### Set problem
Everything in the listing should be restated word for word.

--- begin Supplied material ---

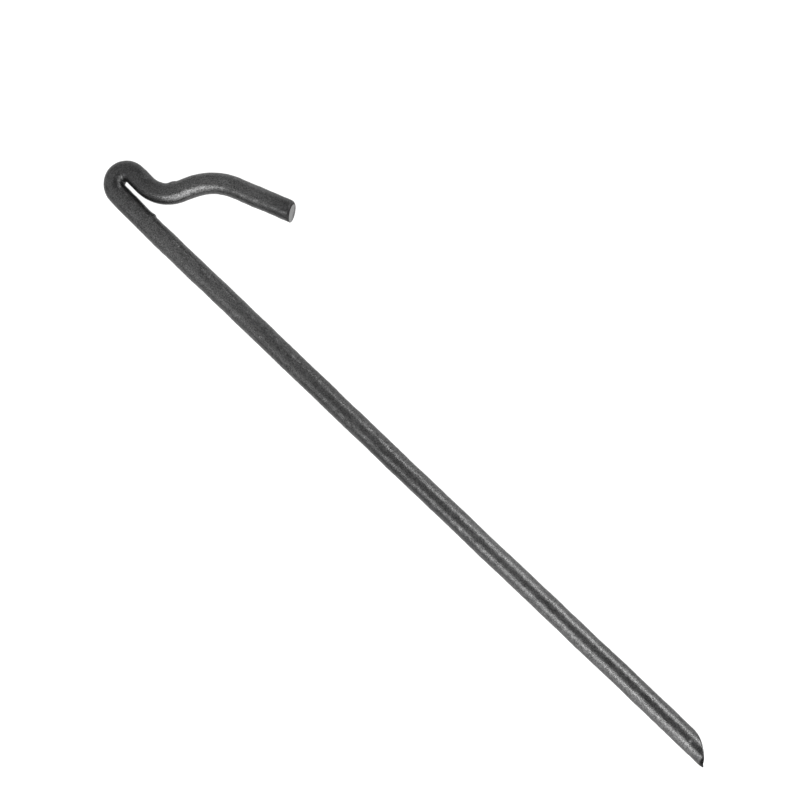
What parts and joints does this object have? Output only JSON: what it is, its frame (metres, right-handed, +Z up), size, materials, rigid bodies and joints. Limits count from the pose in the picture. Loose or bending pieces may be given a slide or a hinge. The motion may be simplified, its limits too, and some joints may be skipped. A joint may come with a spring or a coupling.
{
  "type": "tent stake",
  "caption": "Ground stake bent from one round steel bar: a slanting sheared point, a straight shaft, and a tight hairpin head that turns up into a hook arm for a guy line.",
  "frame": {"origin": "on the surface that the stake lies on, under the middle of the stake's box", "axes": "+X along the shaft from the hairpin head to the point; +Y across the stake, towards the side that the hook arm is on; +Z up from the surface that it lies on"},
  "size_m": [0.3948, 0.061, 0.01],
  "materials": {
    "black_steel": "satin"
  },
  "bodies": {
    "root": {"stake": "black_steel"}
  },
  "joints": []
}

--- end Supplied material ---

### Solution for this problem
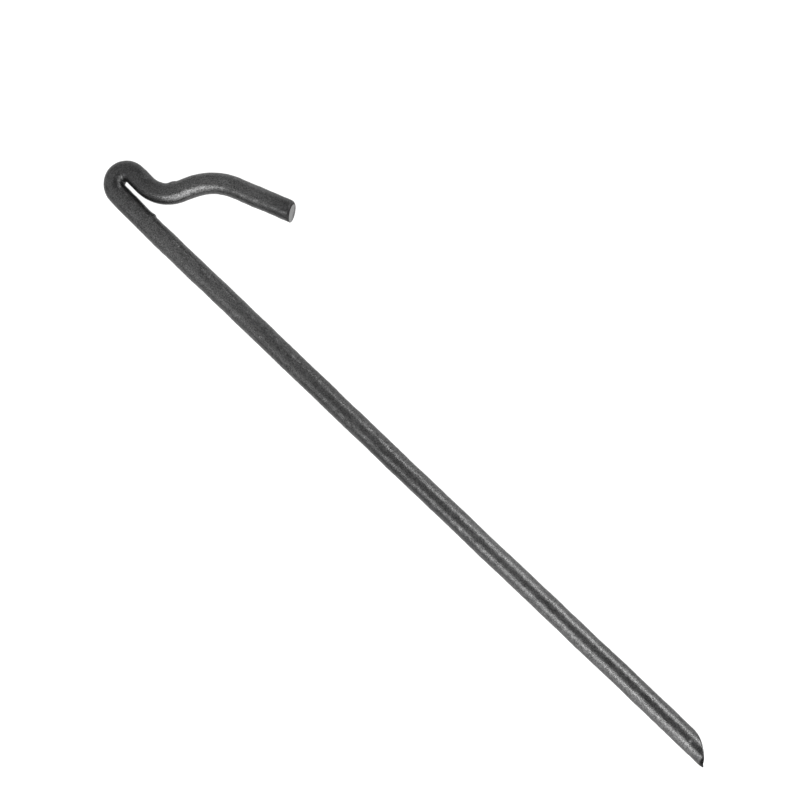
What parts and joints does this object have? Output only JSON: what it is, its frame (metres, right-handed, +Z up), size, materials, rigid bodies and joints. Limits count from the pose in the picture. Loose or bending pieces may be given a slide or a hinge. The motion may be simplified, its limits too, and some joints may be skipped. A joint may come with a spring or a coupling.
{
  "type": "tent stake",
  "caption": "Ground stake bent from one round steel bar: a slanting sheared point, a straight shaft, and a tight hairpin head that turns up into a hook arm for a guy line.",
  "frame": {"origin": "on the surface that the stake lies on, under the middle of the stake's box", "axes": "+X along the shaft from the hairpin head to the point; +Y across the stake, towards the side that the hook arm is on; +Z up from the surface that it lies on"},
  "size_m": [0.3948, 0.061, 0.01],
  "materials": {
    "black_steel": "satin"
  },
  "bodies": {
    "root": {"stake": "black_steel"}
  },
  "joints": []
}